DSCI 550 Assignment 3 (Project Final Visualization)
Assignment 3 Project Report
- GitHub Repo: https://github.com/Anthonyive/DSCI-550-Assignment-3
- Demo: fradulent-emails-d3.ml
Visualization 1 - Email Content Word Cloud
We decided to make clickable word cloud images for visualizing the emails’ text content from assignment 1 and 2. The intent is to compare the original 4000 email corpus with the machine generated email text and understand how attackers phrased. The top 150 words with the most frequency are displayed in the cloud proportional to their appearance in the emails, with punctuations and stop words removed. We can see that in a lot of words appeared often in both corpus, such as ‘ bank’, ‘money’, ‘fund’, and ‘business’. It is intuitive to understand that phishing emails mention words relating to money and fund a lot and this is closely connected to their attack types.
Visualization 2 - Attack type popularity and connectivity
To the very beginning, we are required to seek the correlation among attack types and other fraudulent emails’ features. However, we believe that the inner relationships among these four attack types might be ignored. So we decided to see the popularity and connectivity of each attack type by using Venn Diagram. The “RE”,”SE”,”CP”,”MA” each stands for “Reconnaissance”, “Social Engineering”, “Credential Phishing”, “Malware”. And according to the graph, we can find that social engineering is very likely to appear together with credential phishing and malware is more likely to be an independent attract type.

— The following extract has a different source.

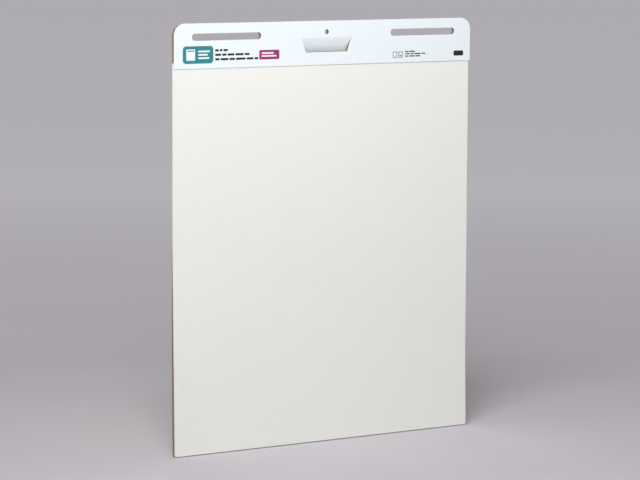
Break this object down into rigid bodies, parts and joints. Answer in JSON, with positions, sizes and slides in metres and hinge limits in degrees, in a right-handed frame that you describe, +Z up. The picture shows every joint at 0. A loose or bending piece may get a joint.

Visualization 3 - Multi-Line Chart of Date & Stock
We would like to find out whether the number of fraud emails for each day from 2003 to 2007 is related to the daily opening and closing stock prices. We chose a line chart for this because the line chart can clearly show the trends of how data vary. There is only little difference between opening and closing prices, but it’s clear that the prices are continually increasing over time. From the line at the bottom (which can be hardly seen), we can see that the number of fraudulent emails doesn’t vary too much. Thus, the stock prices seem to have little influence on the fraud emails.
Visualization 4 - Calendar View of Fraudulent Emails
We wanted to find out how the stock market changed over the time period of these fraudulent emails. Besides the multi-line chart that shows the overall stock market price changes during 2003 to 2007, we also wanted to show how the daily opening and closing stock price related to the previous day. Calendar view plot is a great way to show off our intent. The greener the blocks are, the more daily changes it has. We also have some white blocks since we don’t have all the prices of these dates. However, sometimes we may have multiple stock prices on the same day, then we will take the average. We can see that the changes most happened around the winter/spring of 2003 and the summer of 2007.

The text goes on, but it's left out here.